Ex-ajudante de ordens da Presidência da República no governo de Jair Bolsonaro, Mauro Cid fechou acordo de colaboração premiada após ter sido preso no âmbito do inquérito que apura fraudes em certificados de vacinação contra covid-19. De acordo com a Veja, os áudios do militar foram mensagens enviadas a um colega da farda.
Além do caso referente às vacinas, Cid cooperou também com o inquérito sobre uma tentativa de golpe de Estado que teria sido elaborada no alto escalão do governo Bolsonaro.
No comunicado, a defesa diz também que os áudios "de forma alguma, comprometem a lisura, seriedade e correção dos termos de sua colaboração premiada firmada perante a autoridade policial, na presença de seus defensores constituídos e devidamente homologada pelo Supremo Tribunal Federal nos estritos termos da legalidade".
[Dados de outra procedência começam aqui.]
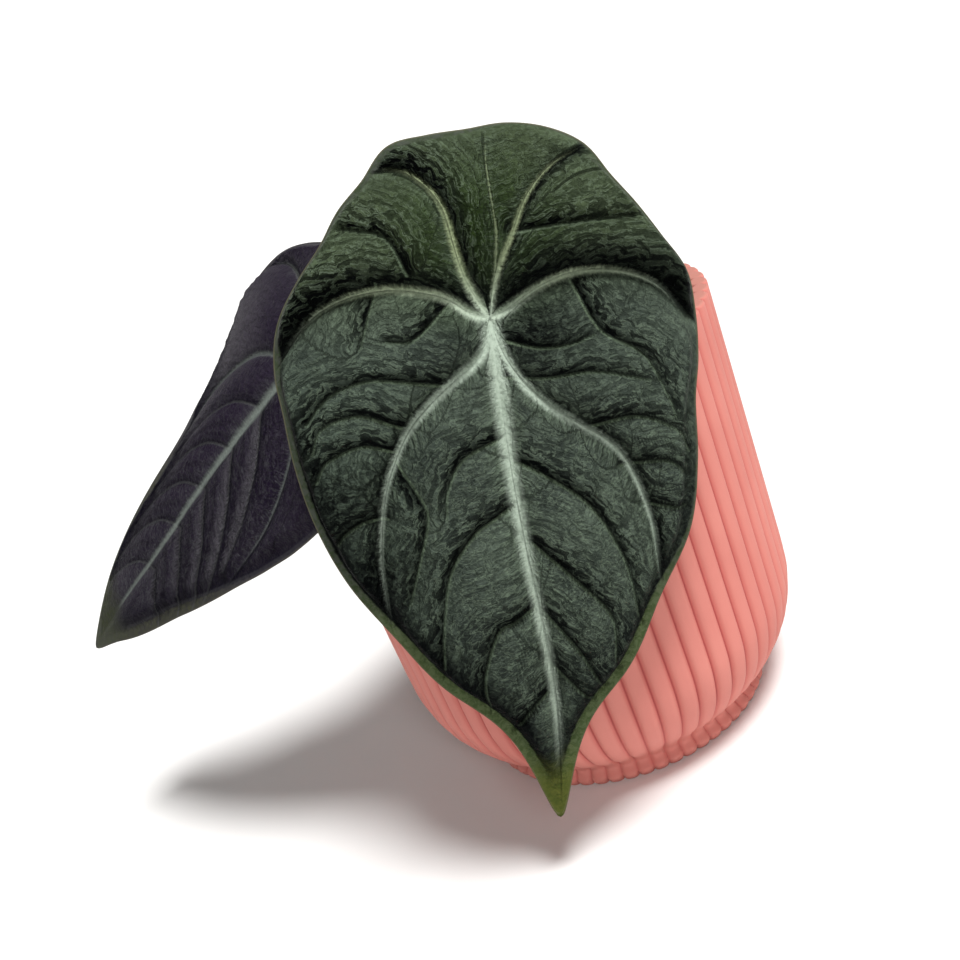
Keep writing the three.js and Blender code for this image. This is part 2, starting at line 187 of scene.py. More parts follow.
class Finish:
    """A material while its nodes are laid. Its tone is the colour of the coats laid so far."""

    def __init__(self, name):
        self.material = bpy.data.materials.new(name)
        self.material.use_nodes = True
        self.tree = self.material.node_tree
        self.shader = self.tree.nodes["Principled BSDF"]
        self.tone = None

    def node(self, kind, settings=(), inputs=(), output=0):
        """Adds a node: its settings first, a ramp's stops among them, then its sockets."""
        node = self.tree.nodes.new(kind)
        for key, value in dict(settings).items():
            if key == "stops":
                while len(node.color_ramp.elements) < len(value):
                    node.color_ramp.elements.new(1)
                for element, (place, colour) in zip(node.color_ramp.elements, value):
                    element.position = place
                    element.color = colour
            else:
                setattr(node, key, value)
        for key, value in dict(inputs).items():
            self.put(node.inputs[key], value)
        return Wire(self, node.outputs[output])

    def put(self, socket, value):
        """Links a wire to a socket, or sets the socket's own value."""
        if isinstance(value, Wire):
            self.tree.links.new(value.socket, socket)
        else:
            socket.default_value = value

    def reading(self, label, output="Fac"):
        """A value or a vector kept on the mesh."""
        return self.node("ShaderNodeAttribute", {"attribute_name": label}, output=output)

    def place(self):
        """The point on the piece, in metres."""
        return self.node("ShaderNodeTexCoord", output="Object")

    def noise(self, place, scale, detail=3, roughness=0.5, distortion=0):
        """Smooth noise from 0 to 1 at a place."""
        return self.node("ShaderNodeTexNoise", inputs={
            "Vector": place, "Scale": scale, "Detail": detail,
            "Roughness": roughness, "Distortion": distortion,
        })

    def step(self, value, low, high):
        """0 below low and 1 above high, with a smooth change between them."""
        return self.node("ShaderNodeMapRange", {"interpolation_type": "SMOOTHSTEP"}, {
            "Value": value, "From Min": low, "From Max": high,
        })

    def vector(self, across, along, up=0):
        """Three values as one vector."""
        return self.node("ShaderNodeCombineXYZ", inputs={"X": across, "Y": along, "Z": up})

    def blend(self, share, first, second):
        """One colour going over into another."""
        return self.node("ShaderNodeMix", {"data_type": "RGBA"}, {0: share, 6: first, 7: second}, 2)

    def coat(self, share, colour):
        """Lays a colour over the tone so far. A share of 1 covers it."""
        self.tone = self.blend(share, self.tone, colour)

    def bump(self, height, depth_mm, strength=1, under=None):
        """The surface's normal over a height from 0 to 1 that stands depth_mm tall."""
        inputs = {"Height": height, "Distance": depth_mm * MM, "Strength": strength}
        if under:
            inputs["Normal"] = under
        return self.node("ShaderNodeBump", inputs=inputs, output="Normal")

    def dress(self, piece, **sockets):
        """Sets the shader's sockets, named in lower case, and gives the piece this material."""
        named = {socket.name.lower(): socket for socket in self.shader.inputs}
        for key, value in sockets.items():
            self.put(named[key.replace("_", " ")], value)
        piece.data.materials.clear()
        piece.data.materials.append(self.material)


def paint(colour):
    """A colour of three numbers from 0 to 255, as seen on a screen, in linear light."""
    part = np.array(colour) / 255
    linear = np.where(part > 0.04045, ((part + 0.055) / 1.055) ** 2.4, part / 12.92)
    return (*linear.tolist(), 1)


def stand(piece, slot, *nodes):
    """The piece rides on the plant's one body and stands for its nodes."""
    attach(piece, "root")
    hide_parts(*nodes)


def arc(middle, radius, start, end, steps):
    """Points of a profile on a round edge, from one angle to another in degrees."""
    turn = np.radians(np.linspace(start, end, steps))
    return np.stack([middle[0] + radius * np.cos(turn), middle[1] + radius * np.sin(turn)], -1)


def line(start, end, steps):
    """Points of a profile along a straight stretch, without its last one."""
    return np.array(start) + np.linspace(0, 1, steps, endpoint=False)[:, None] * np.subtract(end, start)


def smooth(values, at, wraps=False):
    """A smooth curve through evenly spaced values, at places counted in their steps: a cubic
    between two values whose slope at each is half the way between its neighbours."""
    values = np.asarray(values, float)
    i = np.floor(at).astype(int)
    f = (at - i).reshape(at.shape + (1,) * (values.ndim - 1))
    if wraps:
        a, b, c, d = [values[(i + k) % len(values)] for k in (-1, 0, 1, 2)]
    else:
        a, b, c, d = [values[np.clip(i + k, 0, len(values) - 1)] for k in (-1, 0, 1, 2)]
    return b + 0.5 * f * (c - a + f * (2 * a - 5 * b + 4 * c - d + f * (3 * (b - c) + d - a)))


def pot_wall():
    """The pot's profile of radius and height, from the foot over the lip to the floor, and the way
    the grooves cut it at each point: -1 inwards on the outside, 1 outwards on the inside."""
    outside = np.concatenate([
        line((HUB, 0), (FOOT_RADIUS - FOOT_ROUND, 0), 4),
        arc((FOOT_RADIUS - FOOT_ROUND, FOOT_ROUND), FOOT_ROUND, -90, -15, 5),
        smooth(LOWER_WALL, np.linspace(0, len(LOWER_WALL) - 1, 50)),
        line((BELLY_RADIUS + 0.02, BELLY_HEIGHT + 2), (RIM_RADIUS, POT_HEIGHT - LIP_ROUND), 12),
        arc((RIM_RADIUS - LIP_ROUND, POT_HEIGHT - LIP_ROUND), LIP_ROUND, 0, 90, 8),
    ])
    mouth = RIM_RADIUS - WALL
    inside = np.concatenate([
        arc((mouth + LIP_ROUND, POT_HEIGHT - LIP_ROUND), LIP_ROUND, 90, 180, 8),
        line((mouth - 0.02, POT_HEIGHT - LIP_ROUND - 1), (BELLY_RADIUS - WALL, BELLY_HEIGHT), 10),
        line((BELLY_RADIUS - WALL, BELLY_HEIGHT), (FLOOR_CORNER_RADIUS, FLOOR_THICKNESS + WALL), 5),
        line((FLOOR_CORNER_RADIUS, FLOOR_THICKNESS + WALL), (FLOOR_RADIUS, FLOOR_THICKNESS), 4),
        line((FLOOR_RADIUS, FLOOR_THICKNESS), (HUB, FLOOR_THICKNESS), 4),
    ])
    way = np.concatenate([-outside[:, 0] / RIM_RADIUS, np.ones(len(inside))])
    way[:4] = 0
    way[-4:] = 0
    return np.concatenate([outside, inside]), way


def pot_skin():
    """Each point of the wall turned round the axis. The ribs are round: a groove's depth grows with
    the cube of the distance from the rib's crest."""
    wall, way = pot_wall()
    columns = RIBS * COLUMNS_PER_RIB
    turn = np.arange(columns) / columns * 2 * np.pi
    place = turn * RIBS / (2 * np.pi)
    groove = np.abs(2 * (place - np.floor(place)) - 1) ** 3
    radius = wall[:, :1] + GROOVE_DEPTH * way[:, None] * groove
    height = np.broadcast_to(wall[:, 1:], radius.shape)
    rings = np.stack([radius * np.cos(turn), radius * np.sin(turn), height], -1)
    depth = np.abs(way)[:, None] * groove
    return loft("ribbed_pot", rings, (0, 0, 0), (0, 0, FLOOR_THICKNESS), [("groove", depth, [0], [0])])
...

A defesa ainda sustenta que a gravação foi clandestina:
"Referidos áudios não passam de um desabafo em que relata o difícil momento e a angústia pessoal, familiar e profissional pelos quais está passando, advindos da investigação e dos efeitos que ela produz perante a sociedade, familiares e colegas de farda, mas que, de forma alguma, comprometem a lisura, seriedade e correção dos termos de sua colaboração premiada firmada perante a autoridade policial, na presença de seus defensores constituídos e devidamente homologada pelo Supremo Tribunal Federal nos estritos termos da legalidade".